Alarum Technologies reported Q1 2026 revenue of $11.7 million, a 64% year-over-year increase, exceeding both management's guidance range of $10.2-11.8 million and the midpoint of $11.0 million. The company also generated positive IFRS net income of $0.6 million and Adjusted EBITDA of $2.1 million, well above the guided ~$1.4 million, signaling improved operating leverage. However, the release did not disclose gross margin details, which is the critical factor—FY2025 gross margin had compressed to 58.5%, and the DeepValue thesis hinges on margin repair. Customer concentration remains elevated, with top 6 customers representing ~49% of revenue, and net retention rate (NRR) stood at 0.83 as of December 2025, indicating ongoing churn among existing accounts.
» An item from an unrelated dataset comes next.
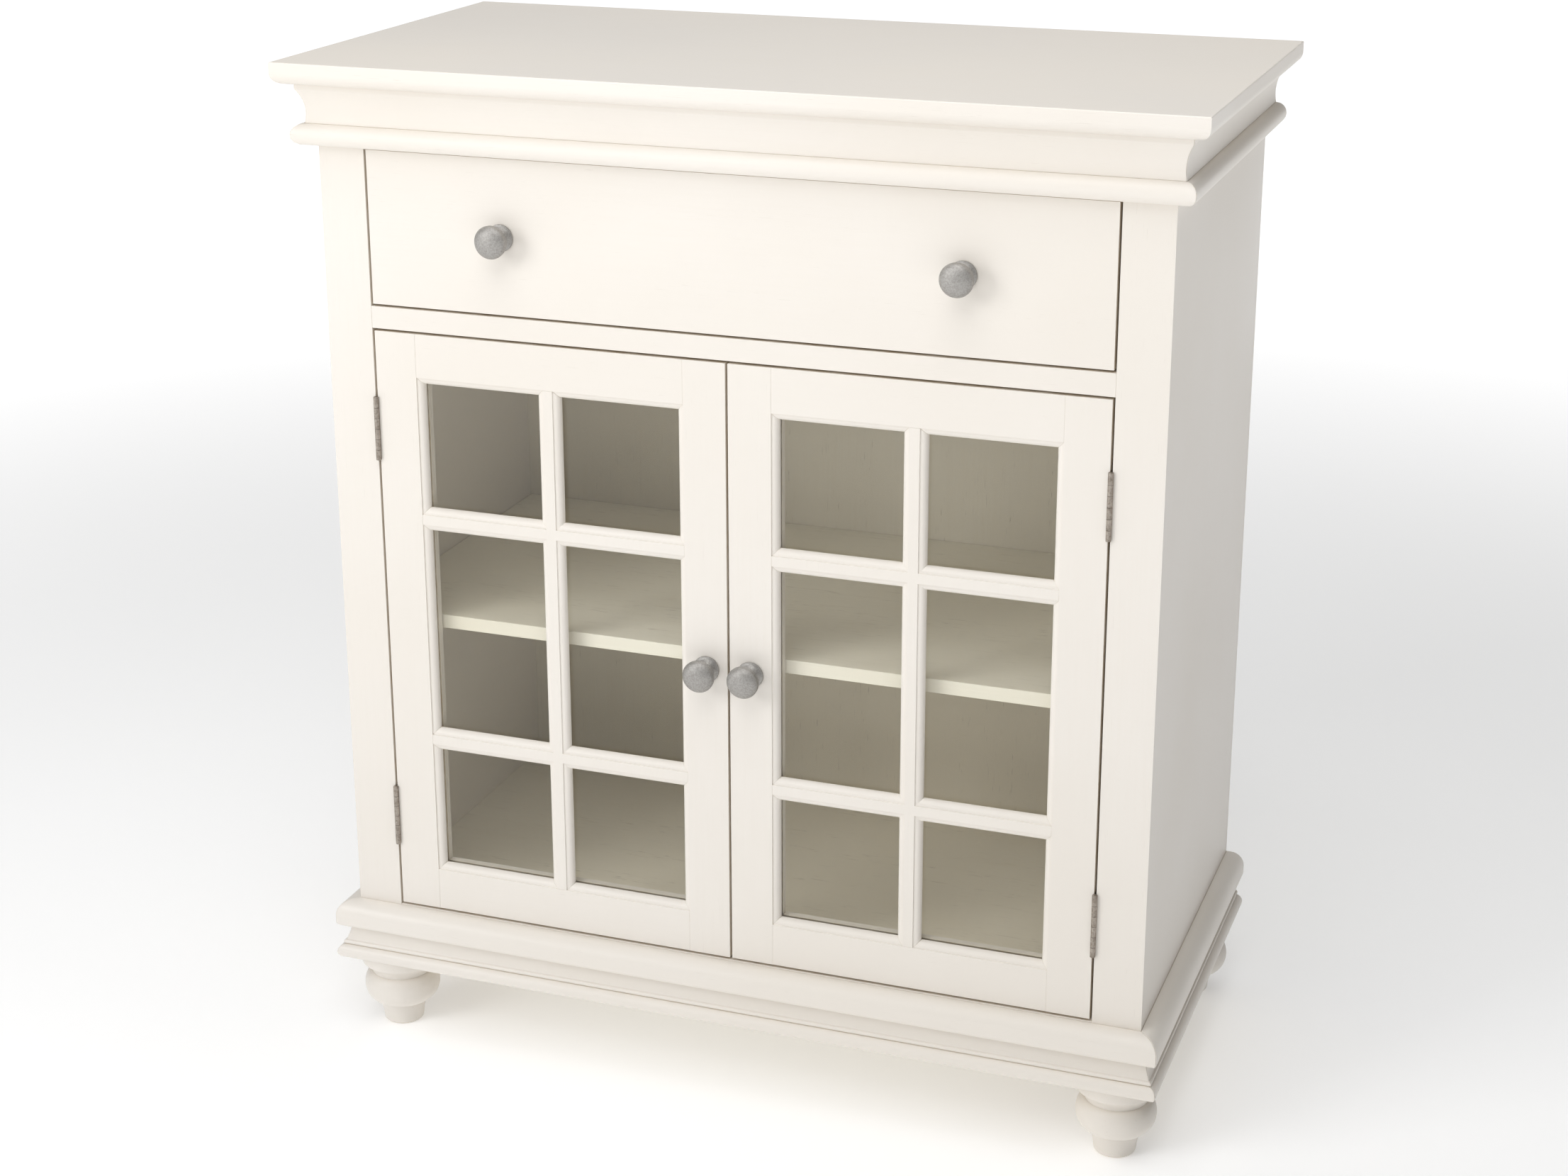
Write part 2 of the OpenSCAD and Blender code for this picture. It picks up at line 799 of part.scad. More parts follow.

While the Q1 beat is encouraging, it does not yet validate that the delivery-cost step-up has normalized, making sustained margin improvement the next key checkpoint.

Implication

The strong Q1 results support the base case scenario and improve the probability of margin stabilization, but the investment thesis still requires proof that gross margin can recover above 62% and that customer concentration and net retention improve. Until those are demonstrated, the stock remains a wait.

Thesis delta

Q1 2026 results exceeded guidance on both revenue and Adjusted EBITDA, reducing the probability of the bear case (30%) and increasing confidence in the base case (50%). However, the lack of gross margin disclosure means the margin repair thesis is unconfirmed; the bull case (20%) still requires gross margin above 62% and declining customer concentration. The near-term re-assessment window remains active—the next quarter must show whether delivery cost intensity is truly normalizing.